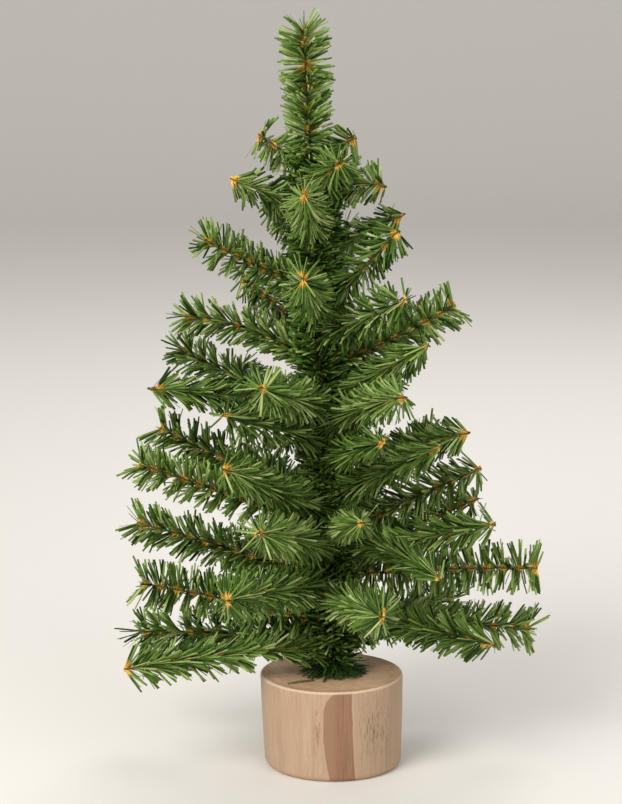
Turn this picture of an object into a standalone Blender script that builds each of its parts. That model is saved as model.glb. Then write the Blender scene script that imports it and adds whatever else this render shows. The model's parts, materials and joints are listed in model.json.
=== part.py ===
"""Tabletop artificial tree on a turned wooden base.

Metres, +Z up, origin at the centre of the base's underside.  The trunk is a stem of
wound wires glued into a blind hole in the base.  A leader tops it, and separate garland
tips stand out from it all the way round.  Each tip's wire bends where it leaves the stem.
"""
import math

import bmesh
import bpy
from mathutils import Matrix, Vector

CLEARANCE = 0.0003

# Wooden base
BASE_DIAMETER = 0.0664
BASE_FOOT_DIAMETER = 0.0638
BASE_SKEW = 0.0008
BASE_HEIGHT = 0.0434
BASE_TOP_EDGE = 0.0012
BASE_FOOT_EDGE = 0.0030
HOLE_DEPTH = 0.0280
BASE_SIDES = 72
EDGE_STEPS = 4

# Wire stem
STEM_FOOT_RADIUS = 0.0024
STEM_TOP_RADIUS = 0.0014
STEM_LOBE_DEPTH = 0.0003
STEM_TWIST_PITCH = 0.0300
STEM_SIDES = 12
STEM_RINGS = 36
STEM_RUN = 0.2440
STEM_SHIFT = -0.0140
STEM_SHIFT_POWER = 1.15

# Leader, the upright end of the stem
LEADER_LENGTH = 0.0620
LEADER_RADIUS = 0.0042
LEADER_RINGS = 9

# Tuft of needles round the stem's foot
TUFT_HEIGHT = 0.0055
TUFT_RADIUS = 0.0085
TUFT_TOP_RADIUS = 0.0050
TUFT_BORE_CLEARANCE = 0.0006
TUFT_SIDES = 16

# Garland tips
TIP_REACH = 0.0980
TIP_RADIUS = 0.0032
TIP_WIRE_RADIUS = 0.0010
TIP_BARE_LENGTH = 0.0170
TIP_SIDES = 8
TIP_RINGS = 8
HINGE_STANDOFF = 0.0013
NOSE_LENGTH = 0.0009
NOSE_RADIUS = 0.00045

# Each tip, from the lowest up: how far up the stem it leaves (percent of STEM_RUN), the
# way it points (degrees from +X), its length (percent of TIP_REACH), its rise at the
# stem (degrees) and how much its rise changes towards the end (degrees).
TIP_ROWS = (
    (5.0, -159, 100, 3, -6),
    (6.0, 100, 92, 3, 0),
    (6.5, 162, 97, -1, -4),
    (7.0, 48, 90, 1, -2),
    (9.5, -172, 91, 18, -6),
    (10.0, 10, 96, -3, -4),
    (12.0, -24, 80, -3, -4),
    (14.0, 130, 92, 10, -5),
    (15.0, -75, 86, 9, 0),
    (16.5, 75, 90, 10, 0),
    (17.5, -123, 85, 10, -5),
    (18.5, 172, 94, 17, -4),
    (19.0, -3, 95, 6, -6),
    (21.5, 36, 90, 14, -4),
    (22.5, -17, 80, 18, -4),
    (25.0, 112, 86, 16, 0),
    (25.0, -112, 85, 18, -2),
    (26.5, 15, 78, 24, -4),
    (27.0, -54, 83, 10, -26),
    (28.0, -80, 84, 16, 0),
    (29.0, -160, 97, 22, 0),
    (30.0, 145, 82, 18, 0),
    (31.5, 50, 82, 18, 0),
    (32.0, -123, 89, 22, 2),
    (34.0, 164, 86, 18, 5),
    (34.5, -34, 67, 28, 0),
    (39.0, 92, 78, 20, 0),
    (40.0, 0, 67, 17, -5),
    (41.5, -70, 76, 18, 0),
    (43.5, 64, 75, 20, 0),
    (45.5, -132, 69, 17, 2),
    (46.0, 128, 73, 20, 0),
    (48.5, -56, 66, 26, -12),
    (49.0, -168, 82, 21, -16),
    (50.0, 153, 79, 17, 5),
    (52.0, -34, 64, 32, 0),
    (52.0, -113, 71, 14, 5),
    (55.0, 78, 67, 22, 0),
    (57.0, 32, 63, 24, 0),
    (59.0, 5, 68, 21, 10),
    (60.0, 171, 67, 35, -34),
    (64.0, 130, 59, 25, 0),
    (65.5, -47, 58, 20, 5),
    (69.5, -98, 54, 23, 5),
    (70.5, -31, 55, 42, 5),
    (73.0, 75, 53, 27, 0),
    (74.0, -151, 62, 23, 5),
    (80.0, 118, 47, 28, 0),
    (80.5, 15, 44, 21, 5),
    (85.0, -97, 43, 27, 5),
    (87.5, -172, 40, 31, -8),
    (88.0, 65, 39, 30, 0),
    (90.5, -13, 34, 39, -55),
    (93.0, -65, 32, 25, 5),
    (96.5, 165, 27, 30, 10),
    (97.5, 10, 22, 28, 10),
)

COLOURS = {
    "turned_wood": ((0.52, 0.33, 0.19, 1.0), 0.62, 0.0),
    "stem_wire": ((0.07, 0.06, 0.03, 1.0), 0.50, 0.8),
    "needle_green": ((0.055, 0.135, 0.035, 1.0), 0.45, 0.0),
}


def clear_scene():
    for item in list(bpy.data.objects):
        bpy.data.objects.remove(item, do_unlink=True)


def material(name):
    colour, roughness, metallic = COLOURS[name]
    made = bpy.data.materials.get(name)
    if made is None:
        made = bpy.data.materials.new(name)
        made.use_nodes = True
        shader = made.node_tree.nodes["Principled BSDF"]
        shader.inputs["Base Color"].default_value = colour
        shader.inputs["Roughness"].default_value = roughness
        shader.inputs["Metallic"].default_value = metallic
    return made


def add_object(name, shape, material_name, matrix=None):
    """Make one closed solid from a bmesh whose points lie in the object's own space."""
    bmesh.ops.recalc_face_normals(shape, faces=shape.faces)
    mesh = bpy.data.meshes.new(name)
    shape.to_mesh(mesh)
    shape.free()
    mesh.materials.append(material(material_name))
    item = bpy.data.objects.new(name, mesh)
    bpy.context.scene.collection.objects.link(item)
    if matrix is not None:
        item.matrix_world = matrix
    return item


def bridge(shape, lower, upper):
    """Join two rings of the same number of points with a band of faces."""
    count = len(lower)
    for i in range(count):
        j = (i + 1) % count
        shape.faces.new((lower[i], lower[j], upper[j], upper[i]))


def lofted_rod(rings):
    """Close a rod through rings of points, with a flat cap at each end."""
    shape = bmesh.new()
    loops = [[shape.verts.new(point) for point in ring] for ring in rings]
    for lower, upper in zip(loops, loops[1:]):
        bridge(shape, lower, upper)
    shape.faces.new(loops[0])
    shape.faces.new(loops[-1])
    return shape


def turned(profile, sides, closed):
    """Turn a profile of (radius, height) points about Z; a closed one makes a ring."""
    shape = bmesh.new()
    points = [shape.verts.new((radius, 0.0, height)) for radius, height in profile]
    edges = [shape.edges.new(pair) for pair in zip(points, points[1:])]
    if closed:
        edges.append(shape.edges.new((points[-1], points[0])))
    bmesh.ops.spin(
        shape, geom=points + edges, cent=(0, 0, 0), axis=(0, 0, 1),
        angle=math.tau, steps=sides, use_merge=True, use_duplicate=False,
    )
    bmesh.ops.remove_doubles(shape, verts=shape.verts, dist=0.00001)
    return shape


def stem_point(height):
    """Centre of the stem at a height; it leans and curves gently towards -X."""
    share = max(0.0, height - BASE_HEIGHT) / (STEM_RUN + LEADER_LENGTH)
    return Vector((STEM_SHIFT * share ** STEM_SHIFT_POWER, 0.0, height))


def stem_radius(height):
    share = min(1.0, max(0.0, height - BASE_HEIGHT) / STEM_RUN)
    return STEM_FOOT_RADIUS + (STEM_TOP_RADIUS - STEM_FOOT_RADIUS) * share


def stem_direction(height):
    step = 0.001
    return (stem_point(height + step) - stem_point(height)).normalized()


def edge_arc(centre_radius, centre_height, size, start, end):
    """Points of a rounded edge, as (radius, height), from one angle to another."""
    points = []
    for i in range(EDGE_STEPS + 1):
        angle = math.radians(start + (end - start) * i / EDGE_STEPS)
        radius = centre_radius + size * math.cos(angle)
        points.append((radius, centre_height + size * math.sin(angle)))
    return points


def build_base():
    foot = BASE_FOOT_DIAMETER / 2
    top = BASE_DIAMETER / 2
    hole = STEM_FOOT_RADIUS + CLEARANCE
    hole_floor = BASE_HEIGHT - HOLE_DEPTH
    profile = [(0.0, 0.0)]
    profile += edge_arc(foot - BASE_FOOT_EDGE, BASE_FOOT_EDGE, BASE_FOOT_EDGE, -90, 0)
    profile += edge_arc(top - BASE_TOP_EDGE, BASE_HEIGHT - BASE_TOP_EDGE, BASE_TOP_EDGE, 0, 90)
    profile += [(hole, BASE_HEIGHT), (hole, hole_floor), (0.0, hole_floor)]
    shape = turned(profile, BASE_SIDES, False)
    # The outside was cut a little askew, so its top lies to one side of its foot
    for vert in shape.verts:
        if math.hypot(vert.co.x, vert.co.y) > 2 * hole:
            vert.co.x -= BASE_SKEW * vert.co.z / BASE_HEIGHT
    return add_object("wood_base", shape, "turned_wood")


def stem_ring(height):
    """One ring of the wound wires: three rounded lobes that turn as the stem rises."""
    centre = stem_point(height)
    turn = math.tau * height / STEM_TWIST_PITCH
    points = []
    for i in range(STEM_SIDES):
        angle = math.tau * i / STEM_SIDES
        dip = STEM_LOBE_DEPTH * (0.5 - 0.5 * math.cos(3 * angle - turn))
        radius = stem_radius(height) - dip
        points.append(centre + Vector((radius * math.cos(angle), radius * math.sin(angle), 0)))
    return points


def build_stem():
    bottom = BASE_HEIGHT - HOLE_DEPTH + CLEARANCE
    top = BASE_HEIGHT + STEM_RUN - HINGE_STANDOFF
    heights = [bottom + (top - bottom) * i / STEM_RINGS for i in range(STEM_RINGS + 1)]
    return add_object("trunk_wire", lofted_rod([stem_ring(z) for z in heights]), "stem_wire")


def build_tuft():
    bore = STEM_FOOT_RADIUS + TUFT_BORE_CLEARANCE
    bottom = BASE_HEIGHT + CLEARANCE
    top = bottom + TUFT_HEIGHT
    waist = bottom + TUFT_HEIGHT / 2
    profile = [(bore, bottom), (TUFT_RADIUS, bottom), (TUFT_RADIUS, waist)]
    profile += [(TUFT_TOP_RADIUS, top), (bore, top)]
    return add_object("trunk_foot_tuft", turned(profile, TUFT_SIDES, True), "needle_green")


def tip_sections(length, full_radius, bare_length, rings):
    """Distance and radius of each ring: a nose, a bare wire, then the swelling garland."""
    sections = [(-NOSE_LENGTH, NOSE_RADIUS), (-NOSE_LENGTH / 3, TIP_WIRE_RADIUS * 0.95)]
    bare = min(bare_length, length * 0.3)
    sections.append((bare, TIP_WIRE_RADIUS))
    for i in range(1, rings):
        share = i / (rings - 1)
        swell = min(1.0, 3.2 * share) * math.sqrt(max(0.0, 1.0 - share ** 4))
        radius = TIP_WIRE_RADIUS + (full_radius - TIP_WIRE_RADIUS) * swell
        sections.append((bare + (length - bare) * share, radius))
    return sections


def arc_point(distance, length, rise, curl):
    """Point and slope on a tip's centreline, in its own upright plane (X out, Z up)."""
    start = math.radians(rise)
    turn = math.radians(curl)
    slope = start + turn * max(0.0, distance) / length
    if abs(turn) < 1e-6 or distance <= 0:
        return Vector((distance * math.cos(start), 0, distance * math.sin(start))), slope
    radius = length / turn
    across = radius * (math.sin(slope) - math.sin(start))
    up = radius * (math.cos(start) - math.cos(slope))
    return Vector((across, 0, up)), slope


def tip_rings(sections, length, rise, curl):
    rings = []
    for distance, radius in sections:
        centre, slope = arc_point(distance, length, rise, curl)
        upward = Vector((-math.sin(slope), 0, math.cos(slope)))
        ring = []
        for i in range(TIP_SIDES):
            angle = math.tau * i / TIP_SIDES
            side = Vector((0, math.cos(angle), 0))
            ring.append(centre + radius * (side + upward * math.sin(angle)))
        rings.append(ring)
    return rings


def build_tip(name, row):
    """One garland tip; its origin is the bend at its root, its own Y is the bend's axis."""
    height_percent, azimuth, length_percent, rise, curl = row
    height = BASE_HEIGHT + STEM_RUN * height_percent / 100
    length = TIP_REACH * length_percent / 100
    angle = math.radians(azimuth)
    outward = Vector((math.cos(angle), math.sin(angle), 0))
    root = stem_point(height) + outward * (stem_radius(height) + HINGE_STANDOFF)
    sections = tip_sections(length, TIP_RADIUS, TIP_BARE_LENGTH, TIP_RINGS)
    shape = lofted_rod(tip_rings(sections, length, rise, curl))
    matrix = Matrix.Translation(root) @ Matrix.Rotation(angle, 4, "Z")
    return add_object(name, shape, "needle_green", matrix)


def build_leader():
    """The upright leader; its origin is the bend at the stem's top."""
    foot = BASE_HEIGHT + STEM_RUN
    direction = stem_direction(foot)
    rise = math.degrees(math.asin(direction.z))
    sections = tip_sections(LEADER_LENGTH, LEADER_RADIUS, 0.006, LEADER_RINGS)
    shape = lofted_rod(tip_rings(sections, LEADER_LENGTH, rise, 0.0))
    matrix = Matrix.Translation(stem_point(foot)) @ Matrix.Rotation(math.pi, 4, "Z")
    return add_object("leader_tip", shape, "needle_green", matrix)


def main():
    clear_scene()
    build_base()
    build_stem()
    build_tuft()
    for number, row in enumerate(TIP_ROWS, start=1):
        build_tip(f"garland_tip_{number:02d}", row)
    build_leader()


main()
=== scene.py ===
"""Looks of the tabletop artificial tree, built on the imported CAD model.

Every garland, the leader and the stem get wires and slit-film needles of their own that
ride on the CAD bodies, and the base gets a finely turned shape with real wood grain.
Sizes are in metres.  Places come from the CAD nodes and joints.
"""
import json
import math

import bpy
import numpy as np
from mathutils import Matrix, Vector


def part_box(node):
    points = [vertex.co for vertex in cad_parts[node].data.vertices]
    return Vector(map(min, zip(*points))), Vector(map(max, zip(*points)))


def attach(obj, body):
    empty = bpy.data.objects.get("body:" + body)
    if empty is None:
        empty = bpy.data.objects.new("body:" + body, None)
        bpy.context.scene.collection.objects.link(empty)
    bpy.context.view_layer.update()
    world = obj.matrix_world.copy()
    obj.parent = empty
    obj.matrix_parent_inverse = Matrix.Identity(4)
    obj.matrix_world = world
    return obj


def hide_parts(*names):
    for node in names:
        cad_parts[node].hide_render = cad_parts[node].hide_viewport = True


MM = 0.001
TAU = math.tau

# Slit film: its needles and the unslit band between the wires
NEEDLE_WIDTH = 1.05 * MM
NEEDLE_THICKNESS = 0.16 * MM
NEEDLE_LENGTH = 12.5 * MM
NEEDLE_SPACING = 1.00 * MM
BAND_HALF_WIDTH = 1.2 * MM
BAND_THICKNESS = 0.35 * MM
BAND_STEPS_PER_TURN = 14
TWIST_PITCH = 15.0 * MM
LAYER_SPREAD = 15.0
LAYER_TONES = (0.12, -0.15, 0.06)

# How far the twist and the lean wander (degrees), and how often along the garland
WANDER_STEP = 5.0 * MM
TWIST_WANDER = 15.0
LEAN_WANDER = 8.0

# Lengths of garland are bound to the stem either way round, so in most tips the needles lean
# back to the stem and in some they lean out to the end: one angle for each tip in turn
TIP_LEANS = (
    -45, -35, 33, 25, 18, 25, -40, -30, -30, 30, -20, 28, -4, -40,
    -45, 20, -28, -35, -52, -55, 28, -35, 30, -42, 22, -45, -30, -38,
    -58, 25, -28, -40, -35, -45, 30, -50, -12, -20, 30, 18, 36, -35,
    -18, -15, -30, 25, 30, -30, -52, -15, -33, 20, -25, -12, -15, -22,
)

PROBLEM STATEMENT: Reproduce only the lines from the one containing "for number, row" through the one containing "obj.parent = empty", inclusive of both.

RESULT:
    for number, row in enumerate(TIP_ROWS, start=1):
        build_tip(f"garland_tip_{number:02d}", row)
    build_leader()


main()
=== scene.py ===
"""Looks of the tabletop artificial tree, built on the imported CAD model.

Every garland, the leader and the stem get wires and slit-film needles of their own that
ride on the CAD bodies, and the base gets a finely turned shape with real wood grain.
Sizes are in metres.  Places come from the CAD nodes and joints.
"""
import json
import math

import bpy
import numpy as np
from mathutils import Matrix, Vector


def part_box(node):
    points = [vertex.co for vertex in cad_parts[node].data.vertices]
    return Vector(map(min, zip(*points))), Vector(map(max, zip(*points)))


def attach(obj, body):
    empty = bpy.data.objects.get("body:" + body)
    if empty is None:
        empty = bpy.data.objects.new("body:" + body, None)
        bpy.context.scene.collection.objects.link(empty)
    bpy.context.view_layer.update()
    world = obj.matrix_world.copy()
    obj.parent = empty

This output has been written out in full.